The Mautam (II)
It was only four years ago when a mysterious plague swept across India. Unlike any plague today it has an eerie meeting every 48 years. What once was thought only to be an event out of myth now frightens the locals…they call it the mautam. This plague was not a virus or germ, but by a widespread famine that struck all of India.
NOVA of PBS (in cooperation with National Geographic) took documentation of the mautam in action. In 2006 Biologist Ken Aplin from the Australian National Wildlife Collection and local Indian biologist James Lalsiamliana travel to the province of Mizoram, India to catch the mautam in action.

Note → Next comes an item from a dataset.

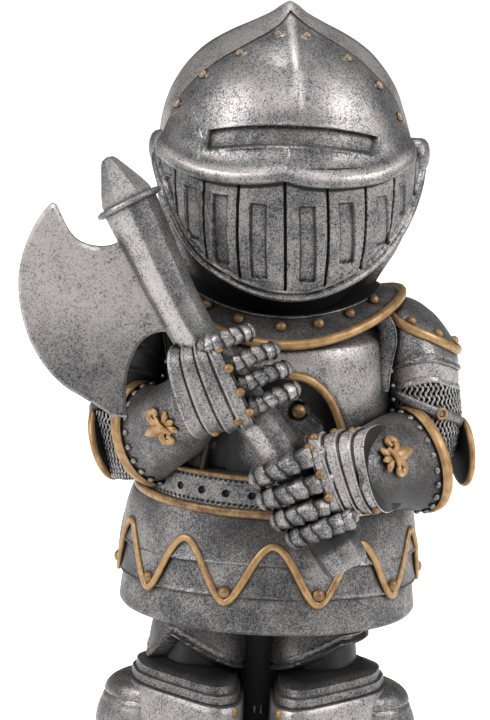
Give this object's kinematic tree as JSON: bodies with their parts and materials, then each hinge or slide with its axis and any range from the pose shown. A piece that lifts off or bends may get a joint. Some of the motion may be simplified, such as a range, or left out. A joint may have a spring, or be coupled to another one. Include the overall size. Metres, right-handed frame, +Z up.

The Mizoram is covered in 2,400 sq. mile forest of bamboo. And every 48 years – like clockwork – the bamboo grass flowers, fruits, and dies. The two thousand square miles of forest will drop 10 tons of fruit…per acre. Over a trillion pounds of bamboo fruit will ripen and drop onto the bamboo floor free for the eating.
At its peak performance, a female black rat can reproduce to yield a cycle of over 200 offspring. Take 50 females, and you have 10,000 rats. Only when the bamboo fruit supply diminishes do they move on to the crops of farmers. But the rats need to hurry; once the fruit sprouts, it produces a bitter compound and becomes inedible.
The bamboo grass purposely pumps out thousands of fruits each cycle to guarantee fulfilling its biological duty to reproduce and give off more plants. It “knows” that with the plentiful tons of fruits, there still won’t be enough rats in the forest to collect them all. But it is not solely the populous fruit bearings that have given the successful forests of bamboo. They have a secret that is hidden below.
After the atomic explosions in Japan during World War II, bamboos were one of the first plants to reemerge. Unlike trees, bamboo is a grass; moreover their roots are not botanically roots – they’re the plant themselves; bamboos are rhizomes. Like ginger, most of the structure of a rhizome is underground in what would normally be called a “root.” For that reason, it is possible to take a section of the rhizome, plant it, and be able to grow another organism. Of course, the initial section must be large enough to sustain itself until it a sufficient shoot can develop.